>> begin
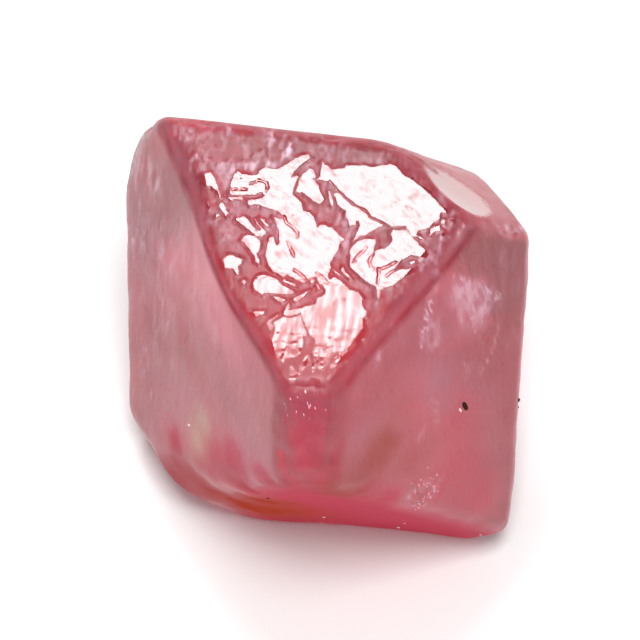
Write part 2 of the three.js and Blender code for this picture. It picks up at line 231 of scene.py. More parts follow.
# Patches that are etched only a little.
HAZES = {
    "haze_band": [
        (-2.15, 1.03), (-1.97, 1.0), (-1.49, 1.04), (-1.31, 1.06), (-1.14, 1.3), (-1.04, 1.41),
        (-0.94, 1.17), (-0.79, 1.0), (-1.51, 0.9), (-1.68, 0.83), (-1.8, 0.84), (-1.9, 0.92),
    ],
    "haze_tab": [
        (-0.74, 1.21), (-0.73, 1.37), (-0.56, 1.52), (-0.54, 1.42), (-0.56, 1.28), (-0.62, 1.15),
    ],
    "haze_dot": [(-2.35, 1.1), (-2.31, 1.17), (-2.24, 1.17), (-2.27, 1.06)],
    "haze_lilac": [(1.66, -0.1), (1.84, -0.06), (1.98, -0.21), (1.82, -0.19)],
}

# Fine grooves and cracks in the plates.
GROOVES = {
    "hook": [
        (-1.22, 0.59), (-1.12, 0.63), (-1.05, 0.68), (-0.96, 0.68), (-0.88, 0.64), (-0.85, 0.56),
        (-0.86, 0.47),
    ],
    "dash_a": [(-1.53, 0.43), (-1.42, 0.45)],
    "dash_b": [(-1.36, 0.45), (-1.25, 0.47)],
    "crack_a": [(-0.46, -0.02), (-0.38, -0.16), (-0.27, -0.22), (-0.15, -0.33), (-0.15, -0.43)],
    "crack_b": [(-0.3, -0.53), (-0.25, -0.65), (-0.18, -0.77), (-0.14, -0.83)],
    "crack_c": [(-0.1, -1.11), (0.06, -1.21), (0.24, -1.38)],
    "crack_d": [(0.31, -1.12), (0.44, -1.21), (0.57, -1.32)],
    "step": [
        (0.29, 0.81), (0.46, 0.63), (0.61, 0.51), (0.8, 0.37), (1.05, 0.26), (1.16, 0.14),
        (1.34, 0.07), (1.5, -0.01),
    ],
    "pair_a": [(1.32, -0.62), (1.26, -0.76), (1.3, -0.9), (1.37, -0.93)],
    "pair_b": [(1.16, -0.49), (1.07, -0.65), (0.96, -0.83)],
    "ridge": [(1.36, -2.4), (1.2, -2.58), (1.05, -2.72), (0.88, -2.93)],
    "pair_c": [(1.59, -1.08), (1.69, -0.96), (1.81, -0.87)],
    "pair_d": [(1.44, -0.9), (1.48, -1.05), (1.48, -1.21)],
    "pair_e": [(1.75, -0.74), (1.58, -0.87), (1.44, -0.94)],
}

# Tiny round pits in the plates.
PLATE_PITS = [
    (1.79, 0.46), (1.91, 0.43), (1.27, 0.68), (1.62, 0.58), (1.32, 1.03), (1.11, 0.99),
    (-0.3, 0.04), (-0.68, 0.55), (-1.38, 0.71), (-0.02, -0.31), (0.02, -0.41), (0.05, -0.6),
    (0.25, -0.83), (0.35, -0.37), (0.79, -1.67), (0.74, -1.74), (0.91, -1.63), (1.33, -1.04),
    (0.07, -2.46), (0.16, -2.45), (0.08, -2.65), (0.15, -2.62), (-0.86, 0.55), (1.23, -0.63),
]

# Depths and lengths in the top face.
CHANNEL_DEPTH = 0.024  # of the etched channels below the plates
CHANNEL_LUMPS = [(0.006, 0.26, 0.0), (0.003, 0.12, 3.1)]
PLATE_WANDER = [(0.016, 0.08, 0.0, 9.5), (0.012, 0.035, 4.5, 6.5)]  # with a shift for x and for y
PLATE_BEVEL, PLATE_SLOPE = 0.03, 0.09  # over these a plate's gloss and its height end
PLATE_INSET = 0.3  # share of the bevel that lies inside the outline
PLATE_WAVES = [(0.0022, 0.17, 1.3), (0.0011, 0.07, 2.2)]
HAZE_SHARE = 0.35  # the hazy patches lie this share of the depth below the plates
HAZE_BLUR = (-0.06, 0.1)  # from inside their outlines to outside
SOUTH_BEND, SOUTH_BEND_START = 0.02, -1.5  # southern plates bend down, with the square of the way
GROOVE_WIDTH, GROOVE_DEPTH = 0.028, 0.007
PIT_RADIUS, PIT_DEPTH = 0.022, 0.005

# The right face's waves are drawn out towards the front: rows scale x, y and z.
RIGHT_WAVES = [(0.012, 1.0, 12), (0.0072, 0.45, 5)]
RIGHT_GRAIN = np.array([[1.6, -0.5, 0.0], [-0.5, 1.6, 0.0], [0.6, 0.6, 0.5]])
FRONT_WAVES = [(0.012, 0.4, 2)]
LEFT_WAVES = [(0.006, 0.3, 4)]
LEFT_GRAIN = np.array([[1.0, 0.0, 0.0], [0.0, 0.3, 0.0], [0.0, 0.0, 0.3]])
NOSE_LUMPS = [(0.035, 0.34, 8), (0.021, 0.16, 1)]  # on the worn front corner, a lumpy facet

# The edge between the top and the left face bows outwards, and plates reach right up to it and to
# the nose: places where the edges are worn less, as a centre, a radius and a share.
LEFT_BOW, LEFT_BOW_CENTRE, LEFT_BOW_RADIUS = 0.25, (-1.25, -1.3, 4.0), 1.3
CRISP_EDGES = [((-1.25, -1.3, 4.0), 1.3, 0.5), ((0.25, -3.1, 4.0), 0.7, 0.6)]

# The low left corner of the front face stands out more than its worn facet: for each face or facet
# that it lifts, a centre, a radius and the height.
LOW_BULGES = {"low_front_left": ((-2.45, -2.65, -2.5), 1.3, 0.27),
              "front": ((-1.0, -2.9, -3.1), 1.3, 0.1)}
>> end
§ **REQUIRED WORK**: Repeat the listing above without any change.

§ **EXPECTED OUTPUT**:
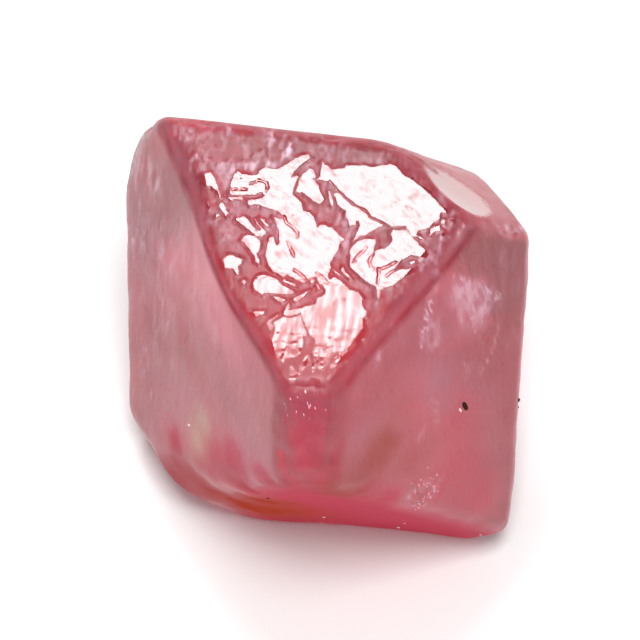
Write part 2 of the three.js and Blender code for this picture. It picks up at line 231 of scene.py. More parts follow.
# Patches that are etched only a little.
HAZES = {
    "haze_band": [
        (-2.15, 1.03), (-1.97, 1.0), (-1.49, 1.04), (-1.31, 1.06), (-1.14, 1.3), (-1.04, 1.41),
        (-0.94, 1.17), (-0.79, 1.0), (-1.51, 0.9), (-1.68, 0.83), (-1.8, 0.84), (-1.9, 0.92),
    ],
    "haze_tab": [
        (-0.74, 1.21), (-0.73, 1.37), (-0.56, 1.52), (-0.54, 1.42), (-0.56, 1.28), (-0.62, 1.15),
    ],
    "haze_dot": [(-2.35, 1.1), (-2.31, 1.17), (-2.24, 1.17), (-2.27, 1.06)],
    "haze_lilac": [(1.66, -0.1), (1.84, -0.06), (1.98, -0.21), (1.82, -0.19)],
}

# Fine grooves and cracks in the plates.
GROOVES = {
    "hook": [
        (-1.22, 0.59), (-1.12, 0.63), (-1.05, 0.68), (-0.96, 0.68), (-0.88, 0.64), (-0.85, 0.56),
        (-0.86, 0.47),
    ],
    "dash_a": [(-1.53, 0.43), (-1.42, 0.45)],
    "dash_b": [(-1.36, 0.45), (-1.25, 0.47)],
    "crack_a": [(-0.46, -0.02), (-0.38, -0.16), (-0.27, -0.22), (-0.15, -0.33), (-0.15, -0.43)],
    "crack_b": [(-0.3, -0.53), (-0.25, -0.65), (-0.18, -0.77), (-0.14, -0.83)],
    "crack_c": [(-0.1, -1.11), (0.06, -1.21), (0.24, -1.38)],
    "crack_d": [(0.31, -1.12), (0.44, -1.21), (0.57, -1.32)],
    "step": [
        (0.29, 0.81), (0.46, 0.63), (0.61, 0.51), (0.8, 0.37), (1.05, 0.26), (1.16, 0.14),
        (1.34, 0.07), (1.5, -0.01),
    ],
    "pair_a": [(1.32, -0.62), (1.26, -0.76), (1.3, -0.9), (1.37, -0.93)],
    "pair_b": [(1.16, -0.49), (1.07, -0.65), (0.96, -0.83)],
    "ridge": [(1.36, -2.4), (1.2, -2.58), (1.05, -2.72), (0.88, -2.93)],
    "pair_c": [(1.59, -1.08), (1.69, -0.96), (1.81, -0.87)],
    "pair_d": [(1.44, -0.9), (1.48, -1.05), (1.48, -1.21)],
    "pair_e": [(1.75, -0.74), (1.58, -0.87), (1.44, -0.94)],
}

# Tiny round pits in the plates.
PLATE_PITS = [
    (1.79, 0.46), (1.91, 0.43), (1.27, 0.68), (1.62, 0.58), (1.32, 1.03), (1.11, 0.99),
    (-0.3, 0.04), (-0.68, 0.55), (-1.38, 0.71), (-0.02, -0.31), (0.02, -0.41), (0.05, -0.6),
    (0.25, -0.83), (0.35, -0.37), (0.79, -1.67), (0.74, -1.74), (0.91, -1.63), (1.33, -1.04),
    (0.07, -2.46), (0.16, -2.45), (0.08, -2.65), (0.15, -2.62), (-0.86, 0.55), (1.23, -0.63),
]

# Depths and lengths in the top face.
CHANNEL_DEPTH = 0.024  # of the etched channels below the plates
CHANNEL_LUMPS = [(0.006, 0.26, 0.0), (0.003, 0.12, 3.1)]
PLATE_WANDER = [(0.016, 0.08, 0.0, 9.5), (0.012, 0.035, 4.5, 6.5)]  # with a shift for x and for y
PLATE_BEVEL, PLATE_SLOPE = 0.03, 0.09  # over these a plate's gloss and its height end
PLATE_INSET = 0.3  # share of the bevel that lies inside the outline
PLATE_WAVES = [(0.0022, 0.17, 1.3), (0.0011, 0.07, 2.2)]
HAZE_SHARE = 0.35  # the hazy patches lie this share of the depth below the plates
HAZE_BLUR = (-0.06, 0.1)  # from inside their outlines to outside
SOUTH_BEND, SOUTH_BEND_START = 0.02, -1.5  # southern plates bend down, with the square of the way
GROOVE_WIDTH, GROOVE_DEPTH = 0.028, 0.007
PIT_RADIUS, PIT_DEPTH = 0.022, 0.005

# The right face's waves are drawn out towards the front: rows scale x, y and z.
RIGHT_WAVES = [(0.012, 1.0, 12), (0.0072, 0.45, 5)]
RIGHT_GRAIN = np.array([[1.6, -0.5, 0.0], [-0.5, 1.6, 0.0], [0.6, 0.6, 0.5]])
FRONT_WAVES = [(0.012, 0.4, 2)]
LEFT_WAVES = [(0.006, 0.3, 4)]
LEFT_GRAIN = np.array([[1.0, 0.0, 0.0], [0.0, 0.3, 0.0], [0.0, 0.0, 0.3]])
NOSE_LUMPS = [(0.035, 0.34, 8), (0.021, 0.16, 1)]  # on the worn front corner, a lumpy facet

# The edge between the top and the left face bows outwards, and plates reach right up to it and to
# the nose: places where the edges are worn less, as a centre, a radius and a share.
LEFT_BOW, LEFT_BOW_CENTRE, LEFT_BOW_RADIUS = 0.25, (-1.25, -1.3, 4.0), 1.3
CRISP_EDGES = [((-1.25, -1.3, 4.0), 1.3, 0.5), ((0.25, -3.1, 4.0), 0.7, 0.6)]

# The low left corner of the front face stands out more than its worn facet: for each face or facet
# that it lifts, a centre, a radius and the height.
LOW_BULGES = {"low_front_left": ((-2.45, -2.65, -2.5), 1.3, 0.27),
              "front": ((-1.0, -2.9, -3.1), 1.3, 0.1)}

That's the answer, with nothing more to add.